Marcel Storr: Revenge of an Underground Imagination - RAW VISION

Marcel Storr: Revenge of an Underground Imagination

First published: Fall 2001

At a time when it is fashionable to be a self-taught artist, there are apparently fewer and fewer cases of genuine ‘art brut’, which makes Marcel Storr’s large pencil and coloured ink drawings of churches and cities of the future all the more valuable. A collection of fifty or so of his works were discovered in 1971 by a Parisian couple called Mr and Mrs Kempf, after Storr’s wife introduced them to his secret world.

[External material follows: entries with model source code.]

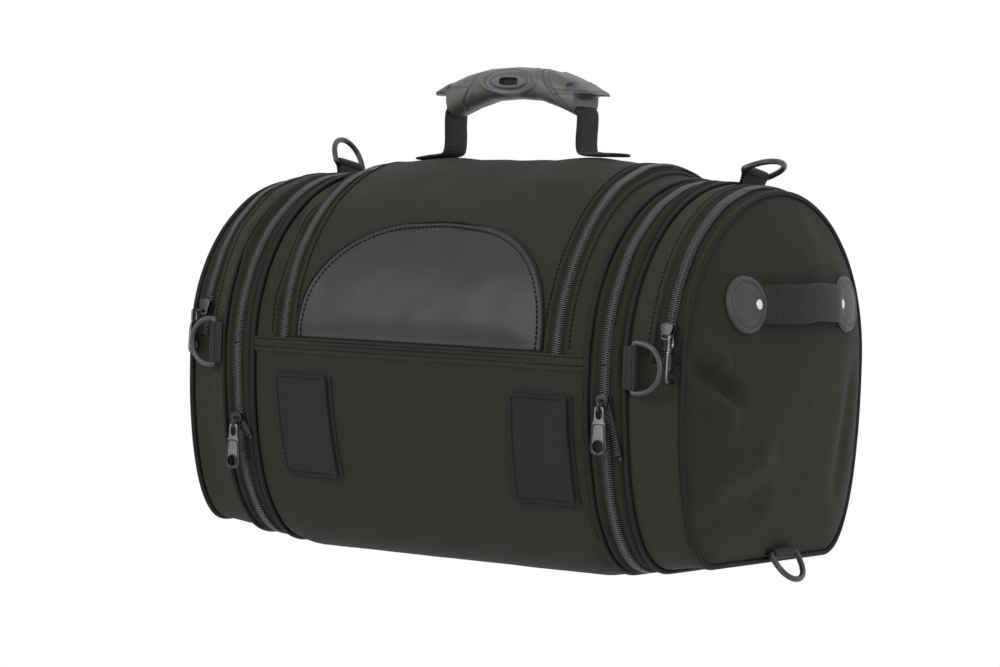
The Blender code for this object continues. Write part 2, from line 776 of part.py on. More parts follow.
def end_slider(name, side):
    """End-pocket slider with a side pin for its edge-on pull."""
    radius = profile(END_ZIP_X - SLIDER[0] / 2)[0] + 0.0005
    turn = Matrix.Translation((0, 0, AXIS_Z)) @ Matrix.Rotation(-math.radians(END_SLIDER_DEGREES), 4, "X")
    base = turn @ Vector((side * END_ZIP_X, -radius, 0))
    normal = turn.to_3x3() @ Vector((0, -1, 0))
    up = turn.to_3x3() @ Vector((0, 0, 1))
    body, _ = slider_body("end_slider_" + name, base, normal, up)
    pin_at = base + normal * (SLIDER[1] + 0.0006) - up * 0.0030
    bpy.ops.mesh.primitive_cylinder_add(vertices=12, radius=PIN_R, depth=PIN_LENGTH)
    pin = bpy.context.object
    pin.name = "end_slider_pin_" + name
    pin_centre = Vector((side * (END_ZIP_X + 0.0030), pin_at.y, pin_at.z))
    pin.matrix_world = Matrix.Translation(pin_centre) @ Matrix.Rotation(math.pi / 2, 4, "Y")
    boolean(body, pin, "UNION")
    outlines = [mirrored(END_PULL_HALF), circle(*END_PULL_EYE, 12), circle(*END_PULL_HOLE, 12)]
    plate = frame_matrix((side * END_PULL_X, pin_at.y, pin_at.z), (0, 1, 0), (0, 0, 1))
    outline_plate("end_pull_" + name, outlines, PULL_THICK, METAL, plate)


def expansion_slider(name, side, z):
    """Slider and pull on the straight front run of the expansion zip."""
    base = front_point(EXPANSION_ZIP_X, z, 0.0012)
    ahead = front_point(EXPANSION_ZIP_X, z + 0.004, 0.0012)
    up = (ahead - base).normalized()
    normal = up.cross(Vector((1, 0, 0))) * -1
    if normal.y > 0:
        normal.negate()
    base.x *= side
    eye = slider("expansion_slider_" + name, base, normal, up)
    pull("expansion_pull_" + name, eye, (1, 0, 0), (0, 0, -1))


LID_SLIDER_X, LID_SLIDER_Z = 0.090, 0.1432


def lid_slider():
    """Slider at one end of the lid zip's run across the back."""
    base = Vector((LID_SLIDER_X, CENTRE_R + TAPE + 3 * GAP, LID_SLIDER_Z))
    eye = slider("lid_slider", base, (0, 1, 0), (0, 0, 1))
    pull("lid_pull", eye, (1, 0, 0), (0, 0, -1))


# ---------------------------------------------------------------- front pads
# side, left edge, low and high edge
PADS = (("left", -0.1136, 0.0520, 0.1180), ("right", 0.0765, 0.0480, 0.1155))
PAD_WIDTH = 0.0440
FLAP_THICK = 0.0014


def hook_pad(name, left, low, high):
    """Hook-and-loop pad: a sewn base and a flap that peels from the right."""
    zs = spread(low, high, 5)
    inset = 0.001
    base_xs = [left + inset, left + PAD_WIDTH - inset]
    front_patch("pad_base_" + name, base_xs, zs, GAP, TAPE, LOOP)
    flap_xs = [left, left + PAD_WIDTH]
    flap = front_patch("pad_flap_" + name, flap_xs, zs, 2 * GAP + TAPE, FLAP_THICK, LOOP)
    set_origin(flap, (left, -(CENTRE_R + 0.0035), (low + high) / 2))


# ---------------------------------------------------------------- assembly
def build():
    main_shell()
    base_board()
    front_band()
    lid_panel()
    lid_front_panel()
    lid_zip()
    lid_slider()
    handle_webbing()
    handle_grip()
    for pad in PADS:
        hook_pad(*pad)
    for name, side in SIDES:
        handle_tab("handle_tab_" + name, side)
        piping("main_piping_" + name, MAIN_PIPING_X, side)
        expansion_gusset("expansion_gusset_" + name, side)
        expansion_zip("expansion_zip_" + name, side)
        divider("divider_" + name, side)
        end_band("end_band_" + name, side)
        piping("end_piping_" + name, END_PIPING_X, side)
        end_panel("end_panel_" + name, side)
        end_door("end_door_" + name, side)
        end_zip("end_zip_" + name, side)
        end_handle("end_handle_" + name, side)
        end_patch("end_patch_front_" + name, side, -1)
        end_patch("end_patch_rear_" + name, side, 1)
        rings(name, side)
        end_slider(name, side)
    expansion_slider("left", -1, EXPANSION_SLIDER_Z[0])
    expansion_slider("right", 1, EXPANSION_SLIDER_Z[1])


build()
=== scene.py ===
"""Looks of an expandable motorcycle tail bag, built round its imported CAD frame.

Everything is in metres in the CAD's own frame: +X to the bag's right end, -Y out of
its front, the floor at z = 0. Angles round the bag run from 0 at the front over 90 at
the top and 180 at the back to 270 underneath.
"""
import math

import bmesh
import bpy
import numpy as np
from mathutils import Matrix, Quaternion, Vector


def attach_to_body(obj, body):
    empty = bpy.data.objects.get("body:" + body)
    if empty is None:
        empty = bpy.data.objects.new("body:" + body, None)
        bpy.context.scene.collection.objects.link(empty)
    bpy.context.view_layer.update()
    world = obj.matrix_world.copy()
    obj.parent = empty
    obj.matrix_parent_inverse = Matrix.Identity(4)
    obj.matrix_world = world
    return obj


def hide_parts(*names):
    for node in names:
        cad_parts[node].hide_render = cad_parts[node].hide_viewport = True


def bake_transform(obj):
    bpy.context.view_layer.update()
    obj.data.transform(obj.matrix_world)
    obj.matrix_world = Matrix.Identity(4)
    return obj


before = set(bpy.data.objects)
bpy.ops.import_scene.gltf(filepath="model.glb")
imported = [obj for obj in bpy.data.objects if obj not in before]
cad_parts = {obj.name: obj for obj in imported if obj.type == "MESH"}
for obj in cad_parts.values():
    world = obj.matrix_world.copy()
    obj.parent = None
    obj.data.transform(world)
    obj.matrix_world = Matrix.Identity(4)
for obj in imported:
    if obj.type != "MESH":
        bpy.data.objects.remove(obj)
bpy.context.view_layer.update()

# ------------------------------------------------------------------ driving sizes
AXIS_Z = 0.1365            # axis of the round upper half
CENTRE_R = 0.119
HALF = 0.196               # seam of each end panel
DOME = 0.020
CORNER_POWER = 2.3
LID_RISE = 0.0045

# |x|, radius, bottom height, half width of the flat bottom
STATIONS = np.array((
    (0.0, CENTRE_R, 0.0, 0.055),
    (0.120, CENTRE_R, 0.0, 0.055),
    (0.1337, CENTRE_R, 0.0048, 0.056),
    (0.147, CENTRE_R, 0.0060, 0.057),
    (0.1604, 0.1180, 0.0075, 0.058),
    (0.1790, 0.1107, 0.0110, 0.065),
    (HALF, 0.1090, 0.0134, 0.068),
))
STATION_BLUR = 0.006

# |x|, how far the crown stands above the plain round shape there
CROWN = np.array((
    (0.0, 0.0048),
    (0.1075, 0.0060),
    (0.1135, 0.0050),
    (0.1190, -0.0005),
    (0.1337, -0.0038),
    (0.1604, -0.0040),
    (0.1720, -0.0018),
    (0.1850, 0.0002),
    (HALF, 0.0),
))
CROWN_BLUR = 0.003
CROWN_TILT = 0.014         # the right end of the lid stands that much higher per metre

POCKET_PUFF = 0.0032       # how far the end bands swell between their seams
SLOPE_STEP = (0.0006, 0.25)     # probe distances for a normal, metres and degrees
TINY = 1e-12

LID_ZIP_X = 0.1095
MAIN_PIPING_X = 0.1337
EXPANSION_ZIP_X = 0.147
END_PIPING_X = 0.1604
END_ZIP_X = 0.1849

FABRIC_THICK = 0.003       # two layers of cloth with a sheet of foam between
TAPE_THICK = 0.0009
PIPING_R = 0.0017
RIB = 0.0016               # webbing ribs
LOOP_RIB = 0.0019
TOOTH_PITCH = 0.00145
WEBBING = 0.0268
STITCH_IN = 0.0037         # topstitching's distance from a rolled edge
STITCH_LIFT = 0.00012
NEAR = 1e-6                # slack when grid lines are compared

HANDLE_X = -0.007
LEG_X = 0.0535             # handle's legs either side of that

SIDES = (("left", -1), ("right", 1))


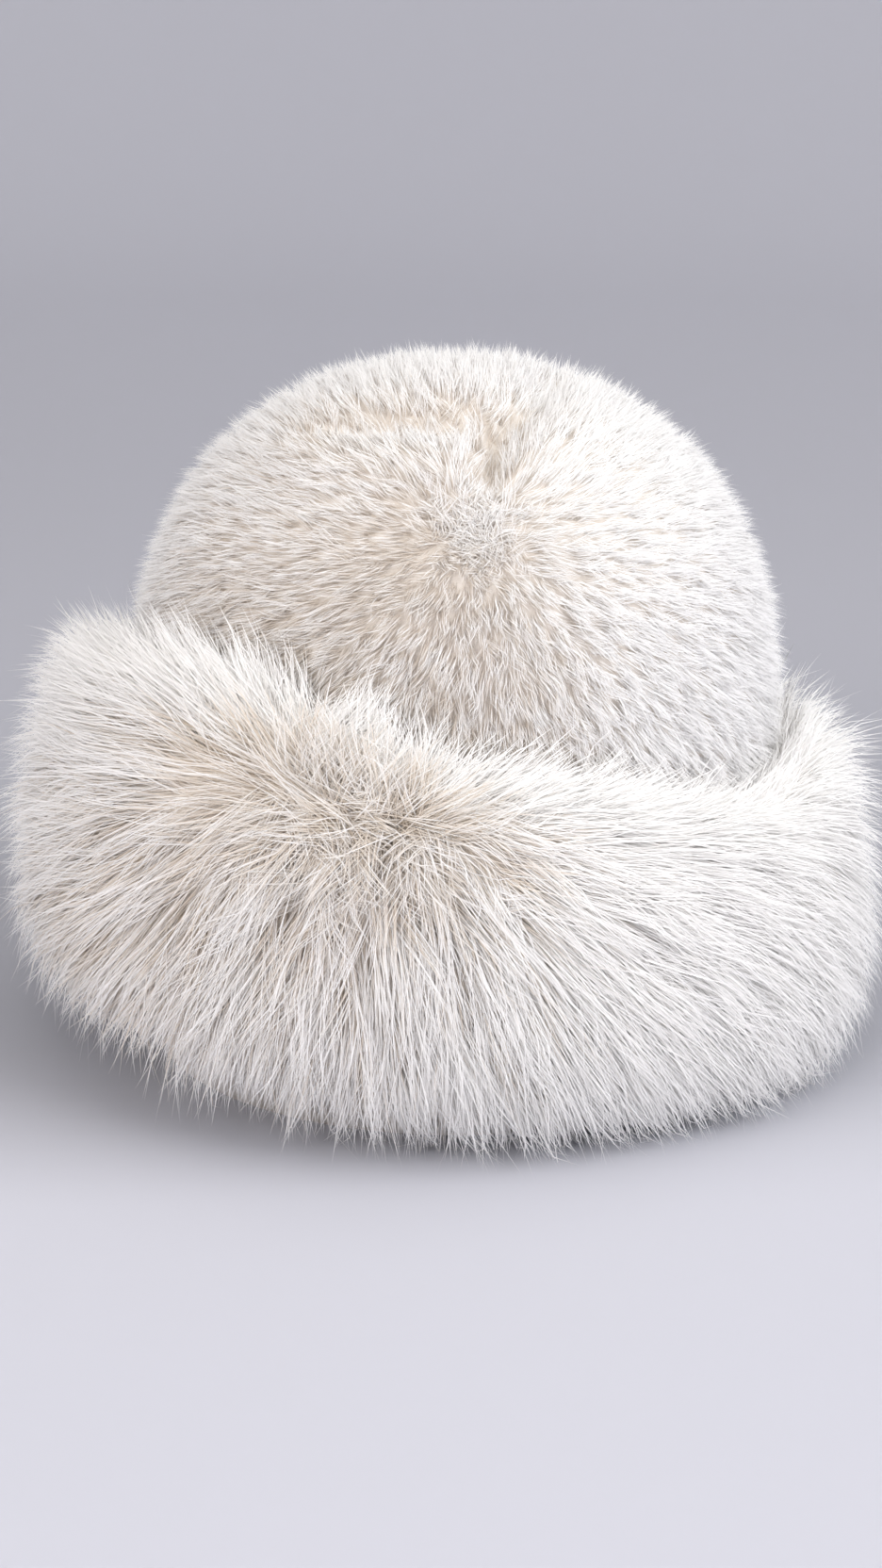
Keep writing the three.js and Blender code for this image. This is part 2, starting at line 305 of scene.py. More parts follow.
class Skin(ABC):
    """An outline that fur lies along. A spot is a place on it."""

    @abstractmethod
    def points(self, spots: np.ndarray, lift: np.ndarray | float) -> np.ndarray:
        """Places of spots in millimetres, moved off the outline by lift."""

    @abstractmethod
    def normals(self, spots: np.ndarray) -> np.ndarray:
        """Outward unit normals at spots."""

    @abstractmethod
    def flow(self, spots: np.ndarray) -> np.ndarray:
        """Unit vectors along the outline, the way that the fur lies."""

    @abstractmethod
    def advance(self, spots: np.ndarray, step: np.ndarray) -> np.ndarray:
        """Spots moved along the outline by steps in millimetres."""

    @abstractmethod
    def scatter(self, count: int, rng: np.random.Generator) -> np.ndarray:
        """Spots spread evenly over the furred part, by chance where they come from the source."""

    @abstractmethod
    def cream_and_painted_light(self, spots: np.ndarray) -> np.ndarray:
        """How much cream shows at spots, from 0 (white) to 1, with painted shade added and painted light
        taken off.
        """

    @abstractmethod
    def calm(self, spots: np.ndarray) -> np.ndarray:
        """How orderly the fur is at spots, from 0 (tangled) to 1 (combed)."""

    @abstractmethod
    def length_share(self, spots: np.ndarray) -> np.ndarray:
        """How long the fur is at spots, in shares of the coat's length."""

    @abstractmethod
    def rising(self, spots: np.ndarray, normals: np.ndarray) -> np.ndarray:
        """Unit vectors, the way that ruffled fur stands at spots with these normals."""

    @abstractmethod
    def ruffle(self, spots: np.ndarray) -> np.ndarray:
        """How far the fur stands up at spots: slopes off the outline, 0 where it lies flat."""

    @abstractmethod
    def spring(self, spots: np.ndarray) -> np.ndarray:
        """How straight the fur stays where the outline bends away, from 0 (follows it) to 1."""

    @abstractmethod
    def lowest(self, places: np.ndarray) -> np.ndarray:
        """Heights in millimetres that hair tips at these places keep above."""

    @abstractmethod
    def clumping(self, spots: np.ndarray) -> np.ndarray:
        """How much the hairs of a lock close up, in shares of the coat's own gather."""

    @abstractmethod
    def facing(self, spots: np.ndarray) -> np.ndarray:
        """Which way the fur as a whole faces: unit vectors, smoother than the normals."""

    def along_skin(self, vectors: np.ndarray, normals: np.ndarray) -> np.ndarray:
        """Unit vectors laid down on the outline, without their part along its normals."""
        return unit(vectors - (vectors * normals).sum(-1, keepdims=True) * normals)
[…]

His drawings teem with buildings whose spires, towers, domes, pinnacles, minarets reach up into the sky, but it is a world strikingly devoid of thought or feeling, whose population is reduced to ants swarming under fleecy, ominous, weird skies.

 

 

Born in Paris on July 3rd, 1911, Storr was an abandoned child, who was subsequently apprenticed in farms, entrusted to nuns at an Alsatian convent, sent down the mines, and who worked at Les Halles market, loading and unloading lorries. In 1964, he found a job sweeping leaves in the Bois de Boulogne and married. He had been drawing for some time when his wife, a caretaker at a Primary school in rue Milton, in the 9th arrondissement, took advantage of his being away one evening to invite the art-lovers, Mr and Mrs Kempf into her kitchen after a parents’ meeting. From under the oilcloth on the table, she pulled out her husband’s secret drawings, made mostly in a large spiral copy book.